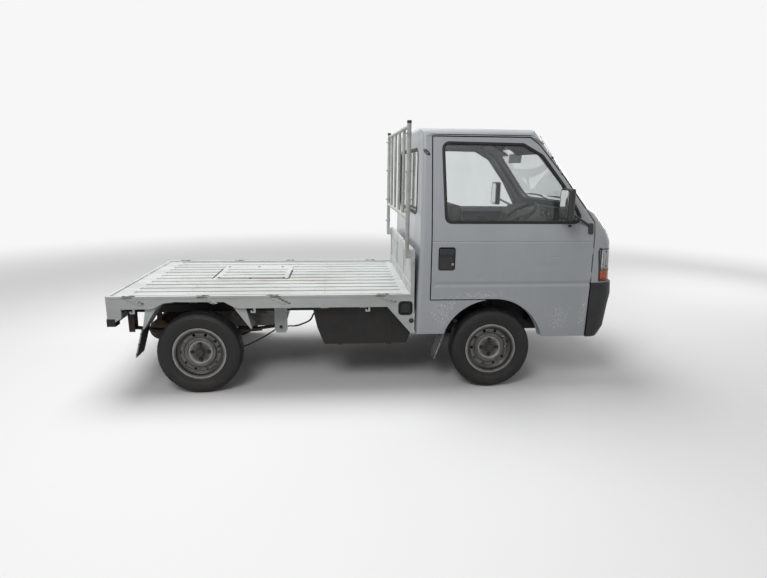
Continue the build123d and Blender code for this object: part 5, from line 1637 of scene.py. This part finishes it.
# Brake pipes and hoses along the frame, and to the rear wheels: points and radius
rearHose = ((-653, -400, 337), (-740, -410, 286), (-857, -440, 240), (-960, -470, 250), (-1052, -500, 262))
pipes = (
    (((-120, -366, 500), (-300, -366, 490), (-371, -420, 469), (-405, -440, 419), (-470, -440, 388),
      (-514, -430, 375)), 5.5),
    (((-514, -430, 375), (-560, -400, 366), (-640, -380, 342), (-653, -400, 337)), 4.5),
    (rearHose, 5.0), (tuple((x, -y, z) for x, y, z in rearHose), 5.0),
    (((-1540, -366, 520), (-900, -366, 520), (-300, -366, 505), (250, -366, 505), (600, -366, 500)), 3.2),
)


def smoothRun(points, steps=8):
    # A Catmull-Rom line through the points
    line, path = [Vector(p) for p in points], []
    for i in range(len(line) - 1):
        before, start, end, after = line[max(i - 1, 0)], line[i], line[i + 1], line[min(i + 2, len(line) - 1)]
        bend = 2 * before - 5 * start + 4 * end - after
        twist = 3 * start - before - 3 * end + after
        for t in (k / steps for k in range(steps)):
            path.append(0.5 * ((2 * start) + (end - before) * t + bend * t**2 + twist * t**3))
    return path + [line[-1]]


def makePipes():
    parts = [tube(smoothRun(points), radius, 10) for points, radius in pipes]
    addPiece("brakePipes", joinParts(parts), "sealRubber")


# Tail lamps: red, amber and clear parts behind one black frame; rings are (drawn in, forwards)
tailLamps = dict(
    face=-1646.3, y=(440, 590), z=(490, 590), frame=[(-1, 22), (-1, -1.4), (0.4, -2.0), (3.6, -2.0), (4.4, -0.5)],
    lensZ=(494, 586), lens=[(0, 15), (0, 1.2), (1.4, 0), (12, -0.6), (19, -0.8)],
    parts=(("Stop", (533, 586), "redLens"), ("Turn", (486, 532), "amberLens"), ("Reverse", (444, 485), "clearLens")),
)


def makeTailLamp(label, side):
    face, y, z = tailLamps["face"], tailLamps["y"], tailLamps["z"]

    def place(across, high, out):
        return Vector((face + out, side * across, high))

    border = loopRings(rectangle(y, z), 8, tailLamps["frame"], place, cap=False)
    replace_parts(addPiece(f"tailLampFrame{label}", border, "handlePlastic"), "tail_lamps")
    back = block((face + 16, face + 19), sorted((side * (y[0] + 1), side * (y[1] - 1))), (z[0] + 1, z[1] - 1))
    addPiece(f"tailLampBack{label}", back, "reflector", smooth=False)
    for part, limits, finish in tailLamps["parts"]:
        lens = loopRings(rectangle(limits, tailLamps["lensZ"]), 3, tailLamps["lens"], place)
        addPiece(f"tailLamp{part}{label}", lens, finish)


# Slatted panel between the headlamps, and the air inlet under the windscreen; a slat's section is (forwards, upwards)
frontPanel = dict(
    half=374, z=(766, 906), slats=6, step=22.5, start=8, section=((1.5, 0), (7, 3), (8, 7), (1.5, 10)),
    frame=[(-2, -2), (-2, 7), (0, 9), (5, 9), (7, 7), (7, -2)], inlets=37, inletStep=18, inletZ=(1180, 1199),
)


def makeFrontTrim():
    (low, high), half, step = frontPanel["z"], frontPanel["half"], frontPanel["step"]
    grid = [[frontSpot(-half + 2 * half * k / 24, z, 1.2) for k in range(25)] for z in (low, low + 4, high - 4, high)]
    addPiece("frontPanelBack", shell(grid, 2.0), "handlePlastic")
    base = [frontSpot(-half + 6 + 2 * (half - 6) * k / 24, low, 0) for k in range(25)]
    bar = [[p + Vector((out, 0, rise)) for p in base] for out, rise in frontPanel["section"]]
    lean, start = (frontSpot(0, high).x - frontSpot(0, low).x) / (high - low), frontPanel["start"]
    slats = bakeRepeat(shell(bar, 1.5), "bumperPlastic", frontPanel["slats"], offset=(lean * step, 0, step),
                       centre=(lean * start, 0, start))
    addPiece("frontPanelSlats", slats, "bumperPlastic")
    edge = gridEdge(grid)
    normals = [Vector((1, 0, 0.1)).normalized()] * len(edge)
    turnOutwards(edge, normals)
    addPiece("frontPanelFrame", sweep(edge, normals, frontPanel["frame"]), "bumperPlastic")
    # Dark bars over the inlet's slots paint the shade inside them
    bars = []
    for k in range(frontPanel["inlets"]):
        y = frontPanel["inletStep"] * (k - (frontPanel["inlets"] - 1) // 2)
        p, q = (frontSpot(y, z, 0.4) for z in frontPanel["inletZ"])
        bars.append(tube([p, p.lerp(q, 0.5) + Vector((1.0, 0, 1.6)), q], 3.0, 8))
    addPiece("cowlSlotShade", joinParts(bars), "sealRubber")


# Clamps on the guard's posts and rubber on their tips; profiles are (along, radius)
guard = dict(
    x=228, y=640, clampZ=(1000, 1180, 1420, 1650), tipZ=1725.2, ring=[(-7, 13.2), (-7, 15.4), (7, 15.4), (7, 13.2)],
    screw=[(0, 5.5), (7, 5.5), (9, 3.5), (9, 0.01)], tip=[(-16, 13.3), (-16, 14.6), (-2, 14.6), (0, 13.4), (0, 0.01)],
)


def makeGuardTrim():
    clamps, tips, x = [], [], guard["x"]
    for side in sides.values():
        y = side * guard["y"]
        for z in guard["clampZ"]:
            clamps.append(lathe(guard["ring"], (x, y, z), alongZ, alongX, 26))
            clamps.append(lathe(guard["screw"], (x - 15, y, z), -alongX, alongY, 14))
        tips.append(lathe(guard["tip"], (x, y, guard["tipZ"]), alongZ, alongX, 26))
    addPiece("guardClamps", joinParts(clamps), "guardPaint")
    addPiece("guardCaps", joinParts(tips), "sealRubber")


# Pale strips along the flaps' outer edges that paint the highlight on them: (X, Z) of the top and foot, Y of the edge;
# screws are at steps of the run
flapEdgeHighlights = dict(
    runs=(((516.5, 419), (431, 178), 600), ((-1442, 428), (-1492, 249), 664)), steps=8,
    radii=[3.4] + [4.8] * 7 + [3.0],
    screws=(1, 4, 7), screw=[(-1, 5), (4.4, 5), (5.4, 3.4), (5.4, 0.01)],
)


def makeFlapEdgeHighlights(label, side):
    parts, screws, steps = [], [], flapEdgeHighlights["steps"]
    for top, foot, y in flapEdgeHighlights["runs"]:
        run = [Vector((top[0] + (foot[0] - top[0]) * k / steps, side * (y + 0.6),
                       top[1] + (foot[1] - top[1]) * k / steps))
               for k in range(steps + 1)]
        parts.append(tube(run, flapEdgeHighlights["radii"], 8))
        screws += [lathe(flapEdgeHighlights["screw"], run[k], alongY * side, alongX, 14) for k in flapEdgeHighlights["screws"]]
    addPiece(f"flapEdgeHighlight{label}", joinParts(parts), "flapHighlightPale")
    addPiece(f"flapScrews{label}", joinParts(screws), "hubBlack")


# Dark strip in the drip channel over the door that paints the shadow under the drip rail, and the weatherstrip behind
# the door's shut line
doorSealAndDripShadow = dict(
    dripX=352, dripZ=1648.5, dripStep=24, dripSteps=28, dripEnd=((1018, 1644), (1040, 1635), (1058, 1624)), drip=3.2,
    shut=[(379, 616), (379, 1638), (1002, 1638), (1066, 1593), (1240, 1389), (1376, 1203), (1438, 1112), (1438, 640)],
    shutOut=-15, shutStep=40, shutRadius=4.6,
)


# A dark strip of painted shadow under the drip rail over the door
def makeDripShadow(label, side):
    run = [(doorSealAndDripShadow["dripX"] + doorSealAndDripShadow["dripStep"] * k,
            doorSealAndDripShadow["dripZ"]) for k in range(doorSealAndDripShadow["dripSteps"])]
    path = [sideSpot(x, z, side, 0.4) for x, z in (*run, *doorSealAndDripShadow["dripEnd"])]
    radii = [0.8, 2.6] + [doorSealAndDripShadow["drip"]] * (len(path) - 4) + [2.2, 0.8]
    addPiece(f"dripShadow{label}", tube(path, radii, 8), "sealRubber")


def makeShutSeal(label, side):
    outline, out, path = doorSealAndDripShadow["shut"], doorSealAndDripShadow["shutOut"], []
    for (x, z), (nextX, nextZ) in zip(outline, outline[1:]):
        steps = max(2, int(math.hypot(nextX - x, nextZ - z) / doorSealAndDripShadow["shutStep"]))
        path += [sideSpot(x + (nextX - x) * k / steps, z + (nextZ - z) * k / steps, side, out) for k in range(steps)]
    path.append(sideSpot(*outline[-1], side, out))
    addPiece(f"shutSeal{label}", tube(path, doorSealAndDripShadow["shutRadius"], 8), "sealRubber")


# Worn bright lip of the rim, and the dirt lines where the disc is welded in; profiles are (outwards, radius)
rimTrim = dict(
    lip=[(56.2, 168.05), (57.25, 168.15), (57.35, 166.6), (57.2, 165.2), (56.2, 165.1)],
    seams=([(21.9, 133.9), (24.6, 131.6), (24.9, 129.4), (21.9, 126.4)],
           [(31.9, 90.5), (32.4, 90.4), (32.4, 88.4), (31.9, 88.3)]),
)


def makeRimTrim(end, label, side):
    centre, body = wheelCentre(end, side), f"wheel_{end}_{label}".lower()
    addPiece(f"rimLip{end}{label}", sideLathe(rimTrim["lip"], centre, side, 96), "rimLip", body)
    seams = [sideLathe(profile, centre, side, 72) for profile in rimTrim["seams"]]
    addPiece(f"rimSeam{end}{label}", joinParts(seams), "hubBlack", body)


makeHatchTrim()
makeFiller(sides["Right"])
makePipes()
makeFrontTrim()
makeGuardTrim()
for label, side in sides.items():
    makeRailLugs(label, side)
    makeHanger(label, side)
    makeCoil(label, side)
    makeTailLamp(label, side)
    makeShutSeal(label, side)
    makeDripShadow(label, side)
    makeFlapEdgeHighlights(label, side)
    for end in ("Front", "Rear"):
        makeRimTrim(end, label, side)
print("bed and underside made")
______________________________
TASK INSTRUCTIONS:
Include the first line, the line containing "return Vector((face +", and every line between them, copied exactly from the material above; output no other line.

REPLY:
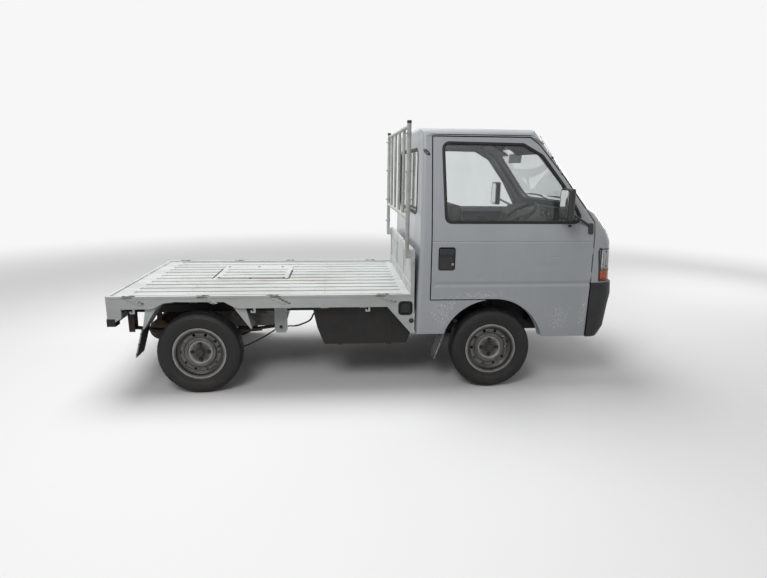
Continue the build123d and Blender code for this object: part 5, from line 1637 of scene.py. This part finishes it.
# Brake pipes and hoses along the frame, and to the rear wheels: points and radius
rearHose = ((-653, -400, 337), (-740, -410, 286), (-857, -440, 240), (-960, -470, 250), (-1052, -500, 262))
pipes = (
    (((-120, -366, 500), (-300, -366, 490), (-371, -420, 469), (-405, -440, 419), (-470, -440, 388),
      (-514, -430, 375)), 5.5),
    (((-514, -430, 375), (-560, -400, 366), (-640, -380, 342), (-653, -400, 337)), 4.5),
    (rearHose, 5.0), (tuple((x, -y, z) for x, y, z in rearHose), 5.0),
    (((-1540, -366, 520), (-900, -366, 520), (-300, -366, 505), (250, -366, 505), (600, -366, 500)), 3.2),
)


def smoothRun(points, steps=8):
    # A Catmull-Rom line through the points
    line, path = [Vector(p) for p in points], []
    for i in range(len(line) - 1):
        before, start, end, after = line[max(i - 1, 0)], line[i], line[i + 1], line[min(i + 2, len(line) - 1)]
        bend = 2 * before - 5 * start + 4 * end - after
        twist = 3 * start - before - 3 * end + after
        for t in (k / steps for k in range(steps)):
            path.append(0.5 * ((2 * start) + (end - before) * t + bend * t**2 + twist * t**3))
    return path + [line[-1]]


def makePipes():
    parts = [tube(smoothRun(points), radius, 10) for points, radius in pipes]
    addPiece("brakePipes", joinParts(parts), "sealRubber")


# Tail lamps: red, amber and clear parts behind one black frame; rings are (drawn in, forwards)
tailLamps = dict(
    face=-1646.3, y=(440, 590), z=(490, 590), frame=[(-1, 22), (-1, -1.4), (0.4, -2.0), (3.6, -2.0), (4.4, -0.5)],
    lensZ=(494, 586), lens=[(0, 15), (0, 1.2), (1.4, 0), (12, -0.6), (19, -0.8)],
    parts=(("Stop", (533, 586), "redLens"), ("Turn", (486, 532), "amberLens"), ("Reverse", (444, 485), "clearLens")),
)


def makeTailLamp(label, side):
    face, y, z = tailLamps["face"], tailLamps["y"], tailLamps["z"]

    def place(across, high, out):
        return Vector((face + out, side * across, high))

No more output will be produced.